Jayne Mattson, senior vice president at Keystone Associates
To each his (or her) own. You’ll do your best work if you know what management style you respond to best, according to Mattson. Develop a relationship with your boss to help that process along. “Become interested in what your boss is doing professionally,” she said in an email. “Try to match your work and personal style with [his or her] style.” Offer to help. In other words, ask if you can take on more responsibility, or, if you know your boss is working on a project, offer to take something off his or her plate or to create a spreadsheet of projects with timelines and milestones.
Above all, do your job well, said Mattson, who is based in Boston. “The better you are at your job, the more likely your boss will give you more responsibility, become your advocate for better assignments and [will be] less likely to micromanage you.”
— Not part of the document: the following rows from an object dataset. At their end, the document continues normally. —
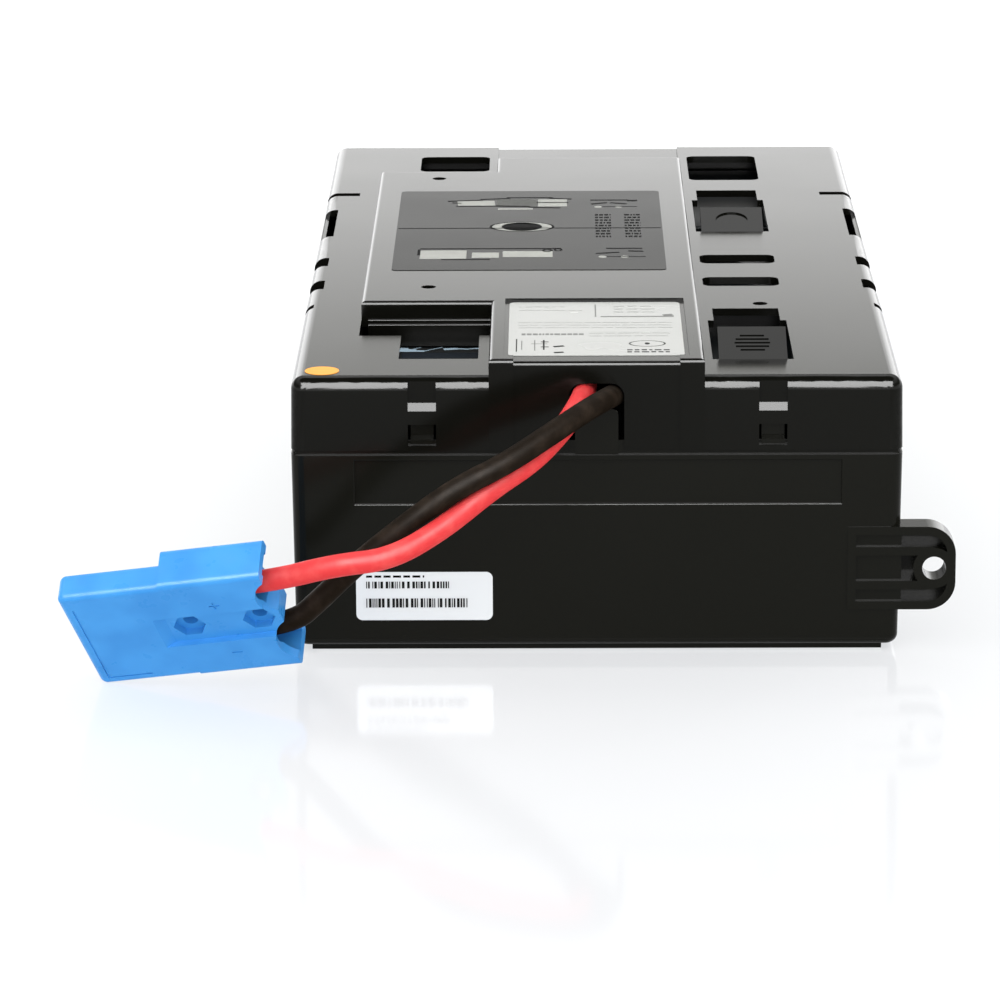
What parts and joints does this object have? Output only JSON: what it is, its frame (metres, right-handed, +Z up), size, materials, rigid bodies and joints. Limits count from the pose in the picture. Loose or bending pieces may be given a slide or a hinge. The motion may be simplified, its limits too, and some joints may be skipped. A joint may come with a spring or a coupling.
{
  "type": "ups battery cartridge",
  "caption": "Replacement battery cartridge: sealed lead-acid blocks in a two-shell black case with a screw ear, two heavy leads and a two-pole plug.",
  "frame": {"origin": "centre of the case's foot on its underside", "axes": "+Z up; the end with the lead exit faces -Y; +X to the right of a viewer who looks along +Y, on the side of the screw ear"},
  "size_m": [0.2707, 0.4339, 0.0935],
  "materials": {
    "tray_shell": "fine-grained black moulding",
    "cover_shell": "satin black moulding",
    "block_case": "satin",
    "block_lid": "satin",
    "terminal_tab": "tinned",
    "receptacle": "tinned",
    "foam": "open-cell foam",
    "jumper_wire": "satin",
    "red_lead": "satin",
    "black_lead": "satin",
    "plug": "satin",
    "contact": "silver-plated",
    "spring": "bright",
    "white_label": "gloss coated",
    "dark_label": "matte film",
    "marker": "gloss coated"
  },
  "bodies": {
    "root": {"bar_code_label": "white_label", "battery_case_front_left": "block_case", "battery_case_front_right": "block_case", "battery_case_middle_left": "block_case", "battery_case_middle_right": "block_case", "battery_case_rear_left": "block_case", "battery_case_rear_right": "block_case", "battery_lid_front_left": "block_lid", "battery_lid_front_right": "block_lid", "battery_lid_middle_left": "block_lid", "battery_lid_middle_right": "block_lid", "battery_lid_rear_left": "block_lid", "battery_lid_rear_right": "block_lid", "battery_tabs_front_left": "terminal_tab", "battery_tabs_front_right": "terminal_tab", "battery_tabs_middle_left": "terminal_tab", "battery_tabs_middle_right": "terminal_tab", "battery_tabs_rear_left": "terminal_tab", "battery_tabs_rear_right": "terminal_tab", "black_contact": "contact", "black_lead": "black_lead", "black_lead_inside": "black_lead", "black_spring": "spring", "bottom_tray": "tray_shell", "foam_pads": "foam", "jumper_front_middle_left": "jumper_wire", "jumper_front_middle_right": "jumper_wire", "jumper_middle_rear_left": "jumper_wire", "jumper_middle_rear_right": "jumper_wire", "jumper_rear": "jumper_wire", "marker_dot": "marker", "plug_housing": "plug", "rating_label": "white_label", "red_contact": "contact", "red_lead": "red_lead", "red_lead_inside": "red_lead", "red_spring": "spring", "safety_label": "dark_label", "tab_receptacles_front_left": "receptacle", "tab_receptacles_front_right": "receptacle", "tab_receptacles_middle_left": "receptacle", "tab_receptacles_middle_right": "receptacle", "tab_receptacles_rear_left": "receptacle", "tab_receptacles_rear_right": "receptacle", "top_cover": "cover_shell"}
  },
  "joints": []
}
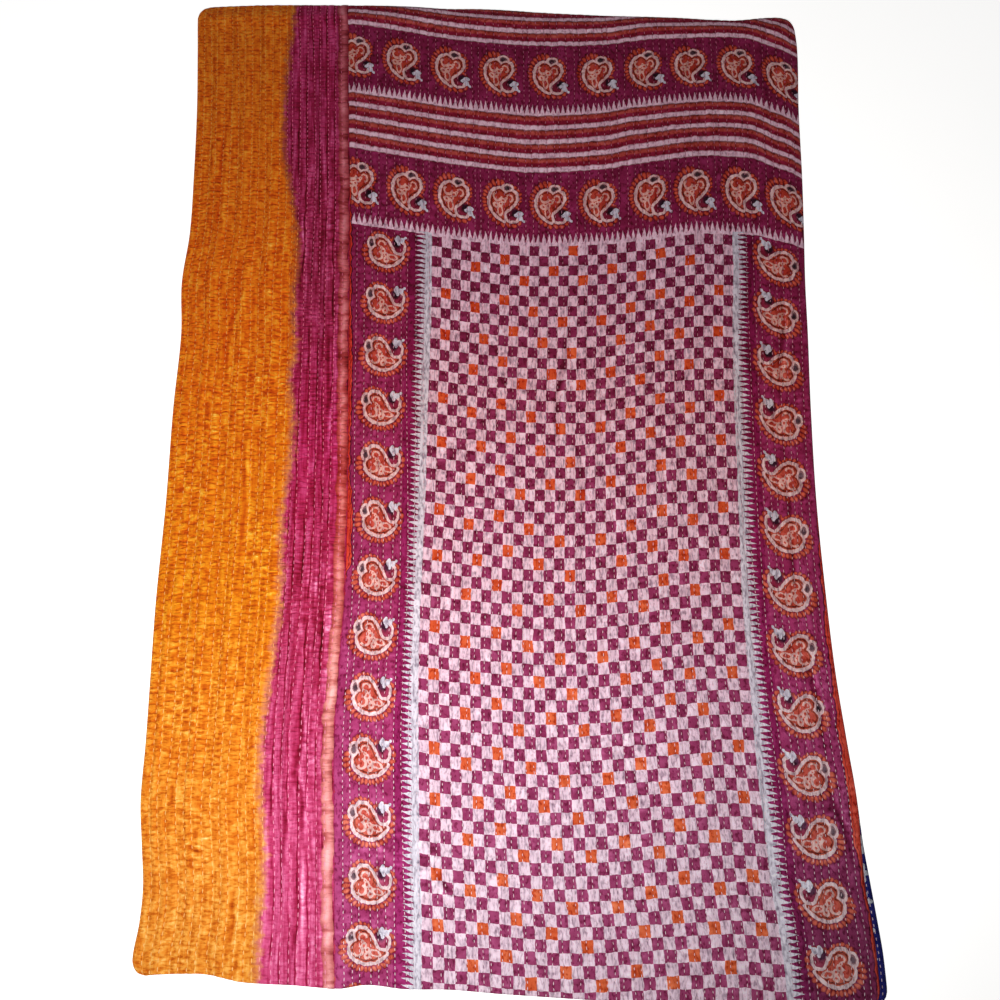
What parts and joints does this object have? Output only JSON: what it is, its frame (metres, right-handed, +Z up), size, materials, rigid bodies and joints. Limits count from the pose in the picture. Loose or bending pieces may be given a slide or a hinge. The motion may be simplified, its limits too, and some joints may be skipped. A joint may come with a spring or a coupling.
{
  "type": "kantha quilt",
  "caption": "Hand-quilted cotton bedcover spread out flat: printed and dyed sari cloths stitched lengthwise onto a backing cloth.",
  "frame": {"origin": "the middle of the quilt's footprint, on the floor that it lies on", "axes": "+X across the quilt, from the dyed cloth to the printed one; +Y along it, towards its head; +Z up, out of its face"},
  "size_m": [1.558, 2.3303, 0.0109],
  "materials": {
    "backing_cotton": "matt printed cotton",
    "printed_cotton": "matt block-printed cotton",
    "dyed_cotton": "matt dyed cotton"
  },
  "bodies": {
    "root": {"backing_cloth": "backing_cotton", "printed_cloth": "printed_cotton", "side_cloth": "dyed_cotton"}
  },
  "joints": []
}
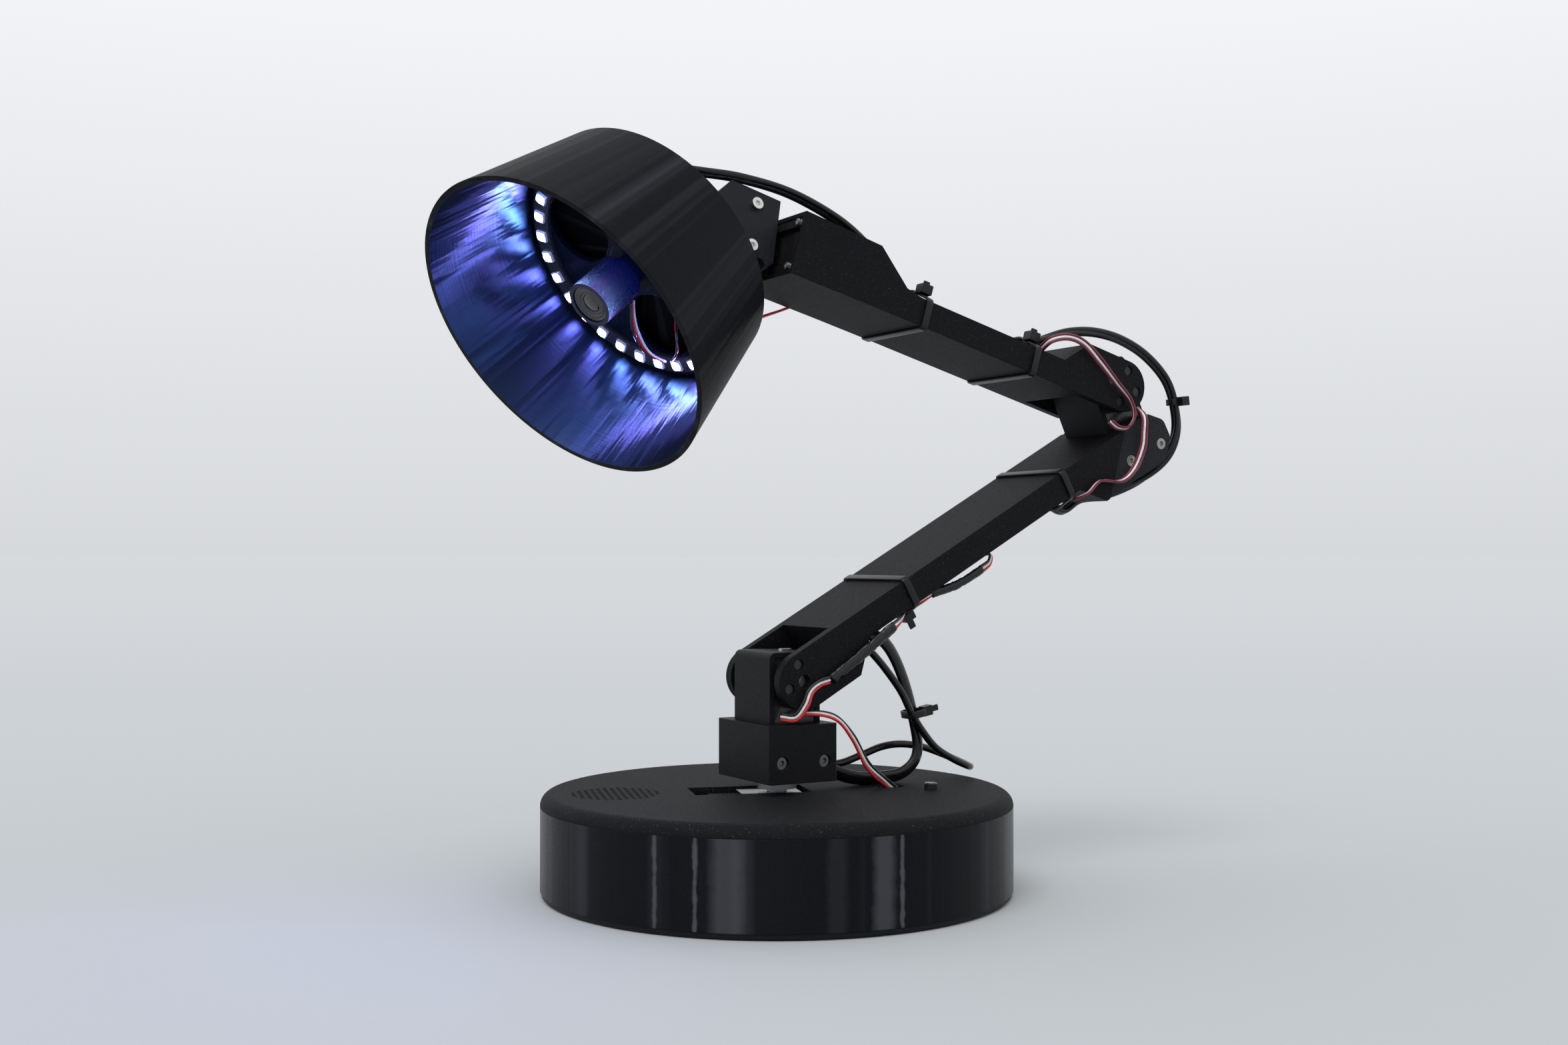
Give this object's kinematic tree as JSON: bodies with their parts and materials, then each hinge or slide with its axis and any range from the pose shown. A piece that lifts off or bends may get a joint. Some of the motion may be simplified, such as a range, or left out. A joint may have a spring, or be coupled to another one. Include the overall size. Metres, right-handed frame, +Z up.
{
  "type": "desk robot arm",
  "caption": "Servo-driven desk lamp arm: round base with turning turret, two hinged links and a rolling conical lamp head with a light ring and a camera.",
  "frame": {"origin": "centre of the base's underside", "axes": "+Z up; +X from the base towards the elbow, in the plane the arm moves in; the lamp hangs on the -X side; the arm's open servo faces are on the -Y side"},
  "size_m": [0.3846, 0.209, 0.3268],
  "materials": {
    "base_lid": "satin, layered print",
    "base_ribbon": "glossy",
    "base_screws": "machined",
    "base_shell": "satin, layered print",
    "board_parts": "matt",
    "board_posts": "machined",
    "bottom_plate": "satin, layered print",
    "button_cap": "satin",
    "button_switch": "semi gloss",
    "camera_body": "anodised",
    "camera_hub": "satin, layered print",
    "camera_lens": "polished",
    "control_board": "board lacquer",
    "dc_inlet": "semi gloss",
    "elbow_bundle": "glossy",
    "elbow_holder": "satin, layered print",
    "elbow_horn": "fine bead blasted",
    "elbow_horn_screws": "black oxide",
    "elbow_pivot_bolt": "machined",
    "elbow_ribbon": "glossy",
    "elbow_servo_case": "fine bead blasted",
    "elbow_servo_covers": "semi gloss",
    "elbow_socket": "matt, layered print",
    "elbow_socket_screws": "machined",
    "head_leads": "glossy",
    "head_mount": "satin, layered print",
    "head_mount_screws": "machined",
    "lamp_plate": "satin, layered print",
    "lamp_wires": "glossy",
    "light_ring": "board lacquer",
    "link_ribbon": "glossy",
    "lower_arm_beam": "satin, layered print",
    "lower_arm_leads": "glossy",
    "lower_arm_ties": "satin nylon",
    "ring_leds": "lit",
    "sensor_lead": "glossy",
    "shade": "satin, layered print",
    "shoulder_holder": "satin, layered print",
    "shoulder_horn": "fine bead blasted",
    "shoulder_horn_screws": "black oxide",
    "shoulder_lead": "glossy",
    "shoulder_pivot_bolt": "machined",
    "shoulder_ribbon": "glossy",
    "shoulder_servo_case": "fine bead blasted",
    "shoulder_servo_covers": "semi gloss",
    "speaker_cone": "matt",
    "speaker_frame": "semi gloss",
    "splices": "glossy heat-shrink",
    "upper_arm_beam": "satin, layered print",
    "upper_arm_leads": "glossy",
    "upper_arm_ties": "satin nylon",
    "wrist_horn": "fine bead blasted",
    "wrist_servo": "semi gloss",
    "wrist_servo_screws": "machined",
    "yaw_box": "satin, layered print",
    "yaw_box_screws": "machined",
    "yaw_horn": "fine bead blasted",
    "yaw_servo_case": "fine bead blasted",
    "yaw_servo_covers": "semi gloss",
    "yaw_servo_screws": "machined"
  },
  "bodies": {
    "base": {"bottom_plate": "bottom_plate", "base_screws": "base_screws", "base_shell": "base_shell", "dc_inlet": "dc_inlet", "base_lid": "base_lid", "speaker_frame": "speaker_frame", "speaker_cone": "speaker_cone", "control_board": "control_board", "board_posts": "board_posts", "board_parts": "board_parts", "button_switch": "button_switch", "yaw_servo_case": "yaw_servo_case", "yaw_servo_covers": "yaw_servo_covers", "yaw_servo_screws": "yaw_servo_screws"},
    "button": {"button_cap": "button_cap"},
    "turret": {"yaw_horn": "yaw_horn", "yaw_box": "yaw_box", "yaw_box_screws": "yaw_box_screws", "shoulder_holder": "shoulder_holder", "shoulder_servo_case": "shoulder_servo_case", "shoulder_servo_covers": "shoulder_servo_covers", "base_ribbon": "base_ribbon"},
    "lower_arm": {"lower_arm_beam": "lower_arm_beam", "shoulder_horn": "shoulder_horn", "shoulder_horn_screws": "shoulder_horn_screws", "shoulder_pivot_bolt": "shoulder_pivot_bolt", "elbow_socket": "elbow_socket", "elbow_socket_screws": "elbow_socket_screws", "elbow_holder": "elbow_holder", "elbow_servo_case": "elbow_servo_case", "elbow_servo_covers": "elbow_servo_covers", "lower_arm_ties": "lower_arm_ties", "lower_arm_leads": "lower_arm_leads", "splices": "splices", "elbow_ribbon": "elbow_ribbon", "shoulder_lead": "shoulder_lead", "sensor_lead": "sensor_lead", "shoulder_ribbon": "shoulder_ribbon"},
    "upper_arm": {"upper_arm_beam": "upper_arm_beam", "elbow_horn": "elbow_horn", "elbow_horn_screws": "elbow_horn_screws", "elbow_pivot_bolt": "elbow_pivot_bolt", "upper_arm_ties": "upper_arm_ties", "upper_arm_leads": "upper_arm_leads", "elbow_bundle": "elbow_bundle", "link_ribbon": "link_ribbon", "wrist_servo": "wrist_servo", "wrist_servo_screws": "wrist_servo_screws"},
    "head": {"wrist_horn": "wrist_horn", "head_mount": "head_mount", "head_mount_screws": "head_mount_screws", "shade": "shade", "lamp_plate": "lamp_plate", "light_ring": "light_ring", "ring_leds": "ring_leds", "lamp_wires": "lamp_wires", "camera_hub": "camera_hub", "camera_body": "camera_body", "camera_lens": "camera_lens", "head_leads": "head_leads"}
  },
  "joints": [
    {"name": "base_yaw", "type": "hinge", "parent": "base", "child": "turret", "pos_m": [0, 0, 0.0497], "axis": [0, 0, 1], "range_deg": [-90, 90], "deforming": ["base_ribbon"]},
    {"name": "shoulder_pitch", "type": "hinge", "parent": "turret", "child": "lower_arm", "pos_m": [0, 0, 0.0937], "axis": [0, 1, 0], "range_deg": [-35, 20], "deforming": ["shoulder_lead", "sensor_lead", "shoulder_ribbon"]},
    {"name": "elbow_pitch", "type": "hinge", "parent": "lower_arm", "child": "upper_arm", "pos_m": [0.1814, 0, 0.231], "axis": [0, 1, 0], "range_deg": [-10, 60], "deforming": ["elbow_bundle", "link_ribbon"]},
    {"name": "wrist_roll", "type": "hinge", "parent": "upper_arm", "child": "head", "pos_m": [-0.00286, 0.01025, 0.28498], "axis": [-0.9613, 0, 0.2756], "range_deg": [-75, 75], "deforming": ["head_leads"]},
    {"name": "button_press", "type": "slide", "parent": "base", "child": "button", "axis": [0, 0, -1], "range_m": [0, 0.001], "stiffness_N_per_m": 400, "springref_m": -0.0005}
  ]
}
Bruce Tulgan, founder of Rainmaker Thinking Inc and author of It’s Okay to Manage Your Boss
Unique style. “Your various bosses come to work with different backgrounds, personalities, styles, ways of communicating, work habits, motivations, levels of ability and skill and accomplishment,” said Tulgan in an email. Some are more engaged than others. “One boss wants to spell out every detail for you, while another boss expects you to figure out everything on your own,” he said. To create the best working relationship with each one, customise your approach for each of them accordingly. The best way to learn what works and doesn’t is through one-one-one management conversations. “As you meet individually with each boss, the differences between them will jump right at you,” said Tulgan from his offices in Connecticut. “Over time, you’ll be able to tune in to that boss and adjust your approach as needed.”